From: Nathaniel Smith
Subject: Re: [Monotone-devel] New cvssync.attrs branch
Date: Tue, 20 Mar 2007 02:49:46 -0700
User-agent: Mutt/1.5.13 (2006-08-11)

On Tue, Mar 20, 2007 at 08:18:06PM +1100, Daniel Carosone wrote:
> From memory of the last time we discussed this, the attr doesn't
> *need* to say it's in sync at all.  The attr simply says the file is
> "based on" the named cvs version, much like the workspace old_revision
> indicates the content base for local changes.  We can infer the
> not-in-sync difference from the fact that the content hash is
> different than when the attr gained its current value (no need to
> store it again).

Read again -- the tricky thing about the 'takeover' case is that we
are creating a new tree from scratch, and setting the attr.  So
obviously, the file will have the same content as it did when the attr
gained its current value.  However, despite this, we still want to
treat this file as modified since the named cvs revision.  (Yes, this
is weird, staring at the use case for a bit might help.)

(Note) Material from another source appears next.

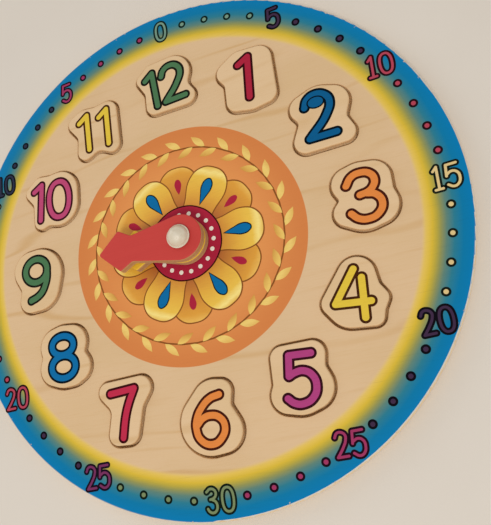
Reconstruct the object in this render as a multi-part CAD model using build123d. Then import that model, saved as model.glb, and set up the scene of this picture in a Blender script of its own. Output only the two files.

> I'm not even sure of the merit/need of a separate "is in sync" cert,
> other than general convenience; if an author is creating revisions
> with bad cvs-sync attr's, I'm not sure that's much different from any
> other bad changes they might publish, and you should stop trusting
> their certs.

The point of the "is in sync" cert is to reduce implicitness, and
magic.  One particular advantage of explicit and non-magic designs
that comes to mind is -- they are a lot easier to fix up by hand when
necessary.  If somehow you lost sync between monotone and cvs, and
wanted to fix it up by hand, it's much easier to imagine fiddling
with the attrs by hand, checking you got them right, and _then_
issuing a cert, as opposed to every time you touched an attr, that
implicitly marked this as a new sync point, possibly breaking things
even more...

(It does also help protect against someone who touches those values
accidentally, yes.  Or, say, if we decide that we don't need those
attrs anymore so we delete them all from head, and then realize we
were wrong, in one case we have lost sync and in the other cvssync can
trivially recover...)

> When you sync back with cvs, you can compare the diff monotone
> produces between the current content, and the content when the attr
> was last set, and the diff cvs produces between the current content
> and the version in the attr. They should be the same diff.

The diff monotone produces is not appropriate, because monotone knows
about renames.  For sync'ing with cvs, you want to pretty much ignore
such cleverness, and just compare manifest-to-manifest.

-- Nathaniel

-- 
Damn the Solar System.  Bad light; planets too distant; pestered with
comets; feeble contrivance; could make a better one myself.